* **Exercise goal**
Copy every entry exactly.

* **Provided material**
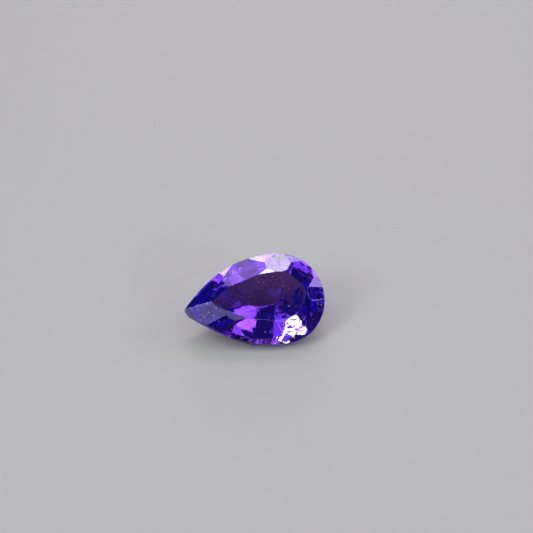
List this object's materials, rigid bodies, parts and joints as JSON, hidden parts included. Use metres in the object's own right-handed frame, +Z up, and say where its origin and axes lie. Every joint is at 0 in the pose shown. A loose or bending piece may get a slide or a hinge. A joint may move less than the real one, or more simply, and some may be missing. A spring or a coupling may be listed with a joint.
{
  "type": "cut pear gemstone",
  "caption": "Loose pear-shaped faceted violet stone with a flat table, a brilliant crown and a stepped pavilion, to be set in jewellery or shown loose.",
  "frame": {"origin": "centre of the bounding box at the surface that the stone lies on", "axes": "+Z up; +X towards the round head of the pear; +Y away from the viewer, so the table leans towards -Y and the point lies towards -X"},
  "size_m": [0.0072, 0.0042, 0.0033],
  "materials": {
    "sapphire": "polished violet crystal with a finely ground girdle"
  },
  "bodies": {
    "root": {"sapphire": "sapphire"}
  },
  "joints": []
}
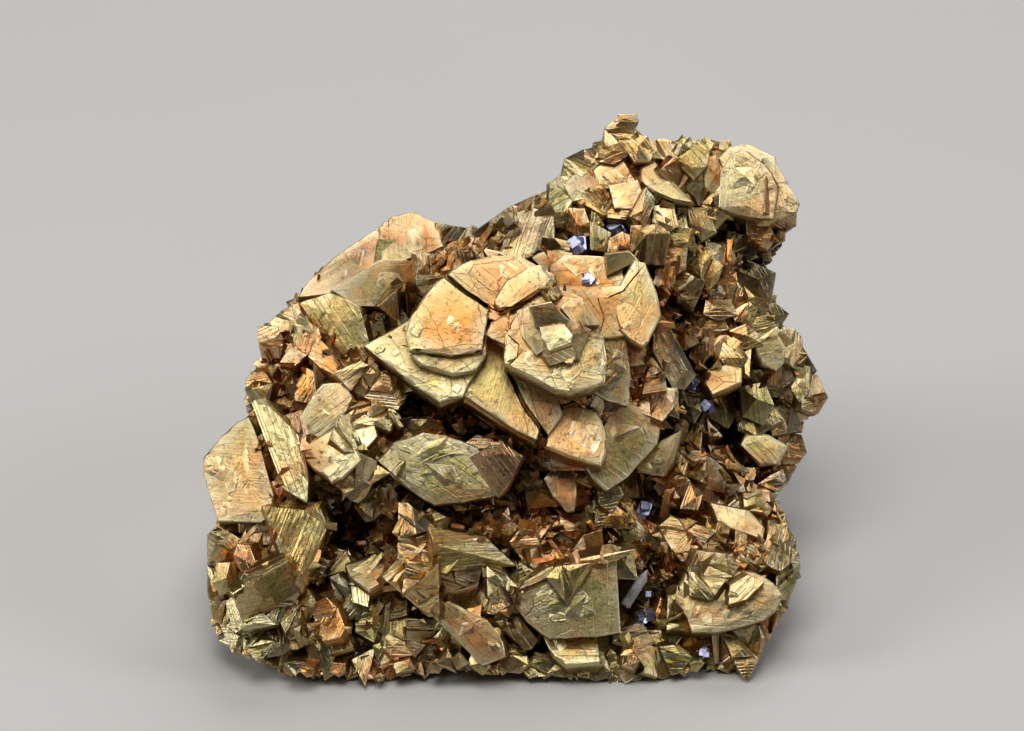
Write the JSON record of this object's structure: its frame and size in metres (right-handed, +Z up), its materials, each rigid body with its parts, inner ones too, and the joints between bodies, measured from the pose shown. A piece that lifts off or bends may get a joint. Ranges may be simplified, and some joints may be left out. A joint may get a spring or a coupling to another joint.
{
  "type": "chalcopyrite mineral specimen",
  "caption": "Free-standing cluster of brassy striated chalcopyrite crystals with a flattened foot, set with small grey galena crystals and a quartz prism.",
  "frame": {"origin": "the middle of the flat resting face under the specimen", "axes": "+Z up, +X to the right along the specimen's widest way, +Y away from the crystal face that the specimen shows"},
  "size_m": [0.0888, 0.0655, 0.0631],
  "materials": {
    "chalcopyrite": "satin",
    "galena": "polished",
    "quartz": "polished"
  },
  "bodies": {
    "root": {"chalcopyrite": "chalcopyrite", "quartz_crystal": "quartz", "galena_star": "galena", "galena_lilac": "galena", "galena_upper": "galena", "galena_chain_left": "galena", "galena_chain_right": "galena", "galena_middle": "galena", "galena_lower": "galena", "galena_lower_bright": "galena", "galena_foot": "galena"}
  },
  "joints": []
}
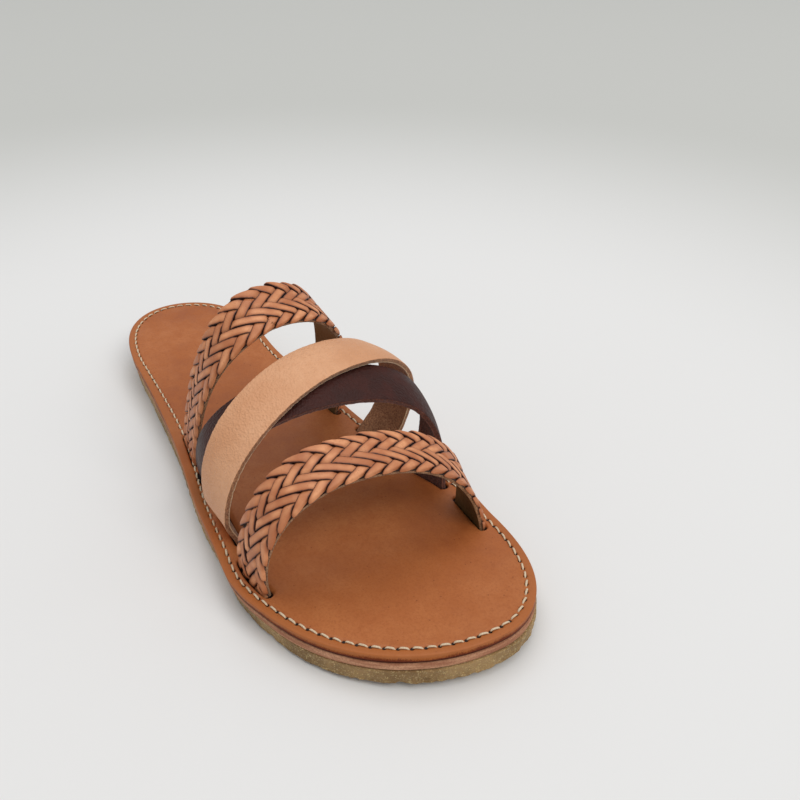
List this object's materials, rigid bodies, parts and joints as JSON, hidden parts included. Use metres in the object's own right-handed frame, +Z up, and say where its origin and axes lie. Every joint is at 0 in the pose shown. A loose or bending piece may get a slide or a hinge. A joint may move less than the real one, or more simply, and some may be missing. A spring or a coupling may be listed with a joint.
{
  "type": "huarache sandal, right shoe",
  "caption": "Slip-on leather huarache sandal for the right foot: stitched footbed on a crepe sole, with braided and plain straps over the instep and toes.",
  "frame": {"origin": "on the floor, under the middle of the sandal's length and width", "axes": "+X to the toe, +Y to the wearer's left, which is the big-toe side of this right shoe, +Z up"},
  "size_m": [0.2702, 0.0978, 0.0839],
  "materials": {
    "crepe": "rough cut natural crepe rubber, crumbly along its lower edge",
    "midsole_leather": "raw cut edge of pale pinkish leather",
    "insole_leather": "tan leather, satin, with a dark burnished edge",
    "braid_leather": "tan leather laces with dark edges, satin",
    "brown_leather": "dark brown leather, satin, suede on its back",
    "natural_leather": "pale natural leather, fine grain, fibrous cut edge",
    "thread": "waxed cream thread"
  },
  "bodies": {
    "root": {"outsole": "crepe", "midsole": "midsole_leather", "insole": "insole_leather", "instep_braid_strap": "braid_leather", "brown_cross_strap": "brown_leather", "natural_cross_strap": "natural_leather", "toe_braid_strap": "braid_leather"}
  },
  "joints": []
}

* **Answer to the exercise**
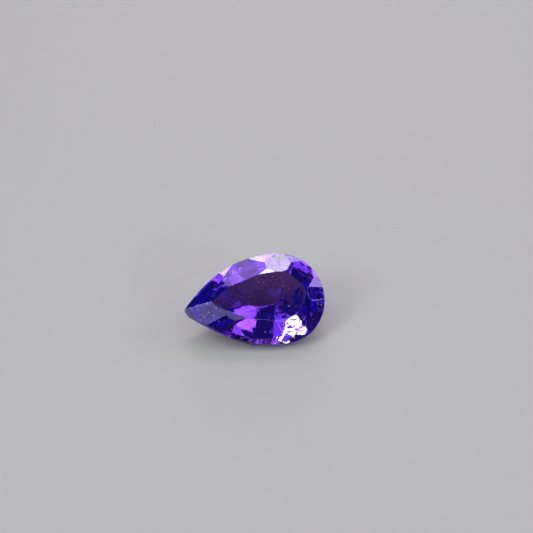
List this object's materials, rigid bodies, parts and joints as JSON, hidden parts included. Use metres in the object's own right-handed frame, +Z up, and say where its origin and axes lie. Every joint is at 0 in the pose shown. A loose or bending piece may get a slide or a hinge. A joint may move less than the real one, or more simply, and some may be missing. A spring or a coupling may be listed with a joint.
{
  "type": "cut pear gemstone",
  "caption": "Loose pear-shaped faceted violet stone with a flat table, a brilliant crown and a stepped pavilion, to be set in jewellery or shown loose.",
  "frame": {"origin": "centre of the bounding box at the surface that the stone lies on", "axes": "+Z up; +X towards the round head of the pear; +Y away from the viewer, so the table leans towards -Y and the point lies towards -X"},
  "size_m": [0.0072, 0.0042, 0.0033],
  "materials": {
    "sapphire": "polished violet crystal with a finely ground girdle"
  },
  "bodies": {
    "root": {"sapphire": "sapphire"}
  },
  "joints": []
}
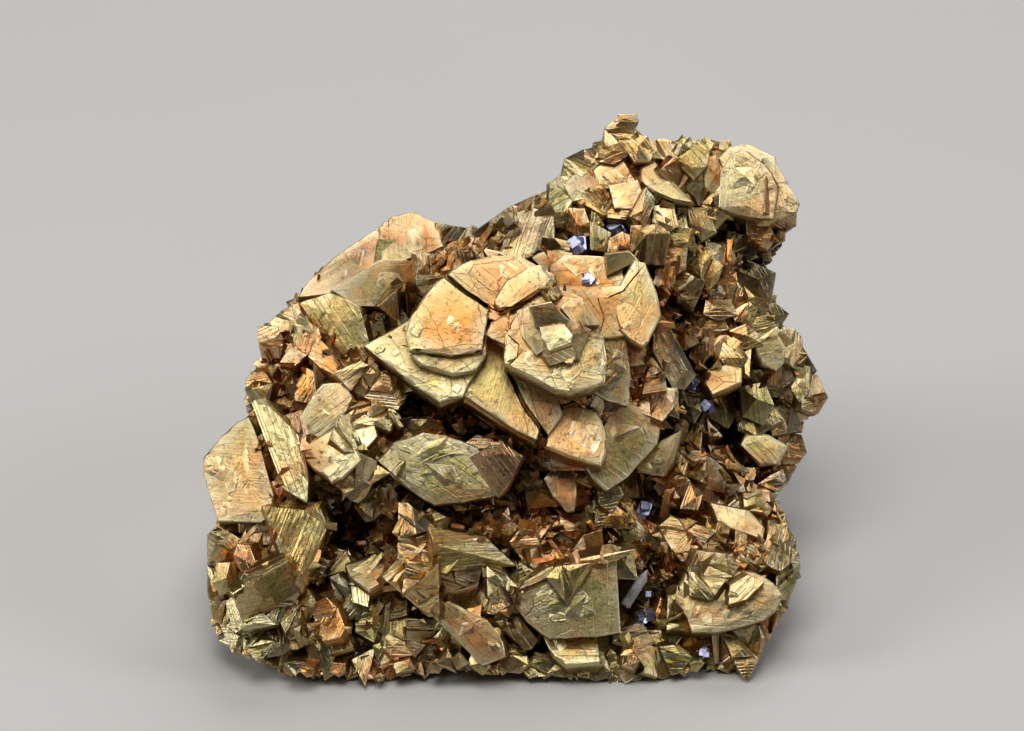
Write the JSON record of this object's structure: its frame and size in metres (right-handed, +Z up), its materials, each rigid body with its parts, inner ones too, and the joints between bodies, measured from the pose shown. A piece that lifts off or bends may get a joint. Ranges may be simplified, and some joints may be left out. A joint may get a spring or a coupling to another joint.
{
  "type": "chalcopyrite mineral specimen",
  "caption": "Free-standing cluster of brassy striated chalcopyrite crystals with a flattened foot, set with small grey galena crystals and a quartz prism.",
  "frame": {"origin": "the middle of the flat resting face under the specimen", "axes": "+Z up, +X to the right along the specimen's widest way, +Y away from the crystal face that the specimen shows"},
  "size_m": [0.0888, 0.0655, 0.0631],
  "materials": {
    "chalcopyrite": "satin",
    "galena": "polished",
    "quartz": "polished"
  },
  "bodies": {
    "root": {"chalcopyrite": "chalcopyrite", "quartz_crystal": "quartz", "galena_star": "galena", "galena_lilac": "galena", "galena_upper": "galena", "galena_chain_left": "galena", "galena_chain_right": "galena", "galena_middle": "galena", "galena_lower": "galena", "galena_lower_bright": "galena", "galena_foot": "galena"}
  },
  "joints": []
}
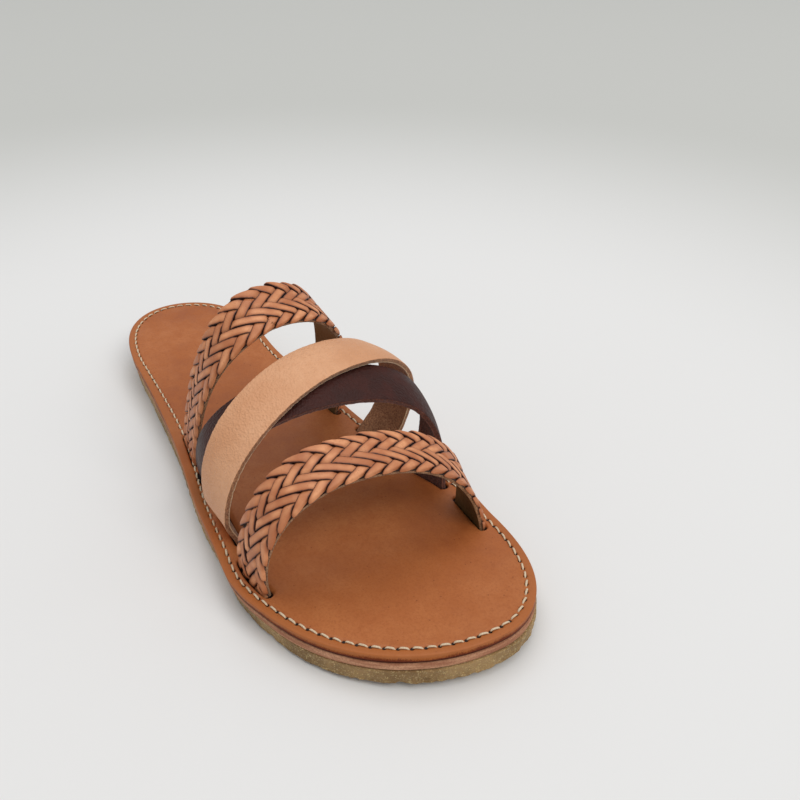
List this object's materials, rigid bodies, parts and joints as JSON, hidden parts included. Use metres in the object's own right-handed frame, +Z up, and say where its origin and axes lie. Every joint is at 0 in the pose shown. A loose or bending piece may get a slide or a hinge. A joint may move less than the real one, or more simply, and some may be missing. A spring or a coupling may be listed with a joint.
{
  "type": "huarache sandal, right shoe",
  "caption": "Slip-on leather huarache sandal for the right foot: stitched footbed on a crepe sole, with braided and plain straps over the instep and toes.",
  "frame": {"origin": "on the floor, under the middle of the sandal's length and width", "axes": "+X to the toe, +Y to the wearer's left, which is the big-toe side of this right shoe, +Z up"},
  "size_m": [0.2702, 0.0978, 0.0839],
  "materials": {
    "crepe": "rough cut natural crepe rubber, crumbly along its lower edge",
    "midsole_leather": "raw cut edge of pale pinkish leather",
    "insole_leather": "tan leather, satin, with a dark burnished edge",
    "braid_leather": "tan leather laces with dark edges, satin",
    "brown_leather": "dark brown leather, satin, suede on its back",
    "natural_leather": "pale natural leather, fine grain, fibrous cut edge",
    "thread": "waxed cream thread"
  },
  "bodies": {
    "root": {"outsole": "crepe", "midsole": "midsole_leather", "insole": "insole_leather", "instep_braid_strap": "braid_leather", "brown_cross_strap": "brown_leather", "natural_cross_strap": "natural_leather", "toe_braid_strap": "braid_leather"}
  },
  "joints": []
}